Wearing many different professional hats over the years (many at the same time!), Johnny began working at the Health Research Unit of Ghana’s MOH in 1994, subsequently becoming
- Program Manager for all the NTDs between 1997-2008,
- Director of Research and Development for the Ministry between 2000-2010,
- Director of the NTD Support Center for Africa at the Noguchi Memorial Institute of the University of Ghana from 2005-2016,
- Professor of Epidemiology and Vice Dean at the School of Public Health 2009-2016, then
- Pro Vice-Chancellor for Research Innovation and Development at the University of Ghana from 2011-2016.
He has chaired or served on virtually every NTD expert committee both in Ghana and internationally, providing wisdom, resourcefulness and an uncanny ability to focus on key questions with integrity, creativity, passion and humor. As one nominator expressed it, “he has a genius for puncturing pomposity,….. gently but tellingly.”
Dr. Gyapong’s own research record is exemplary with continuous funding support from 1992 onwards resulting in more than 100 peer-reviewed articles on critical issues not only relating to NTDs but to other global health issues as well.
Since 2016 the measure of Johnny’s commitment to Ghana, and to the next generation of practitioners, scholars and policy makers, has now come to fruition in his decision, alongside his wife, Professor Margaret Gyapong, to take on the daunting job of Vice Chancellor of the University of Health and Allied Sciences in Ho, Ghana – a new university dedicated to educating the next generation of health practitioners and researchers in Ghana and beyond.

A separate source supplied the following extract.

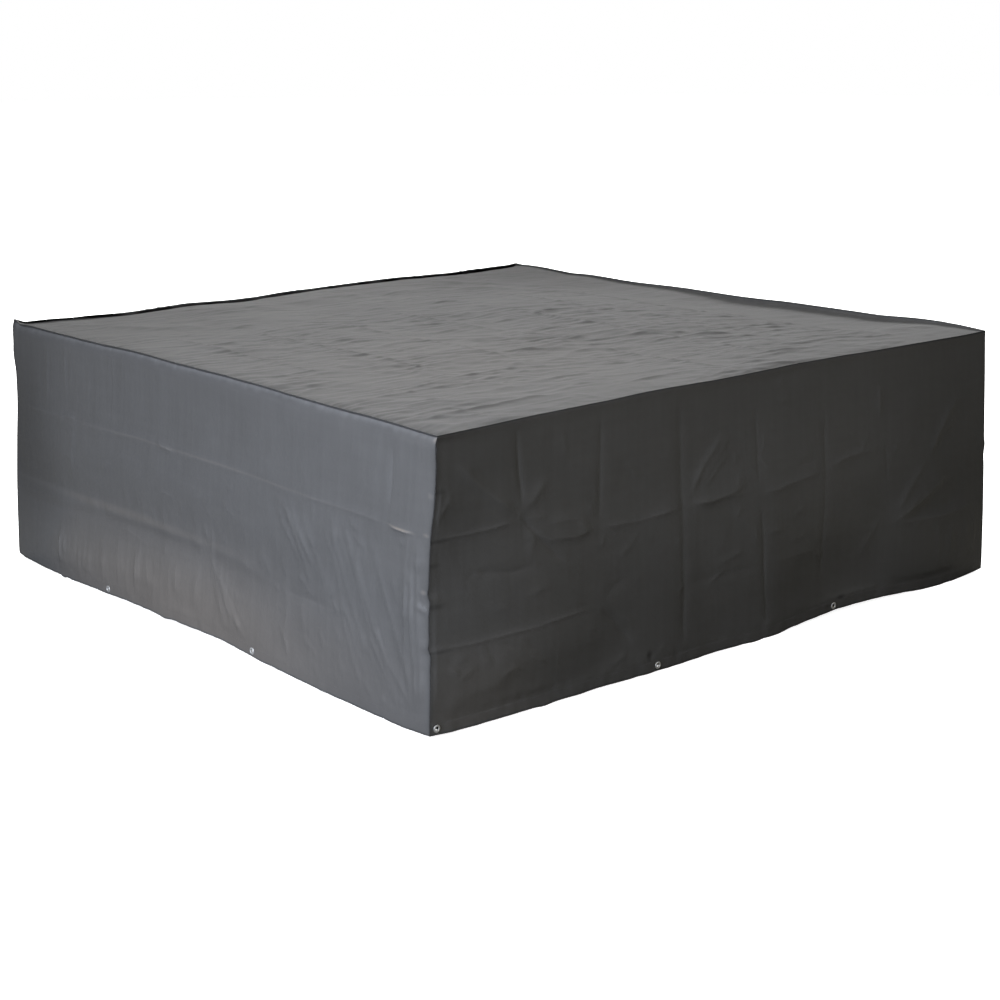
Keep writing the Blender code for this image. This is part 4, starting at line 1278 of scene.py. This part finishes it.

The good news is that this new generation of students and scholars will be led by a man who has walked the walk of a practitioner, researcher, policy maker and teacher for over 25 years. The bad news for so many NTD committees and governance entities is that he has put aside most of these committee roles to dedicate himself to building a new premier educational institution in Ghana. Those who have served with Johnny in committee after committee will be deprived of his vast experience and wisdom for a time, but we can anticipate that his students and scholars will carry on his passion for eliminating NTDs from Ghana and the world, and we will all be the ultimate beneficiaries.
Johnny, while I speak for all of us here today in sharing our congratulations, actually we have one more deviation from our usual script. Rather than to have me do the presenting, because your spirit and contributions to the NTD world have been so intertwined with those of your great friend, Dominique Kyelem, we were delighted when his daughter Melissa agreed to come down from New York to present to you personally……. COR-NTD’s 2019 Dominique Kyelem prize.
Thank you, Johnny, and thank you, Melissa.
Actually, when these likenesses of Dominique were first cast for the prize 4 years ago, we also had one made for Dominique’s family – and Chelsea reminded me recently that we had not yet presented it to them. So, as my final duty today, let me ask Melissa to please accept this casting of the Kyelem prize on behalf of her family in recognition of the high regard that we all hold for her father and for his personal traits that all of our Kyelem prize winners and, indeed, all of us aspire to emulate in our pursuit of solutions to NTD problems globally.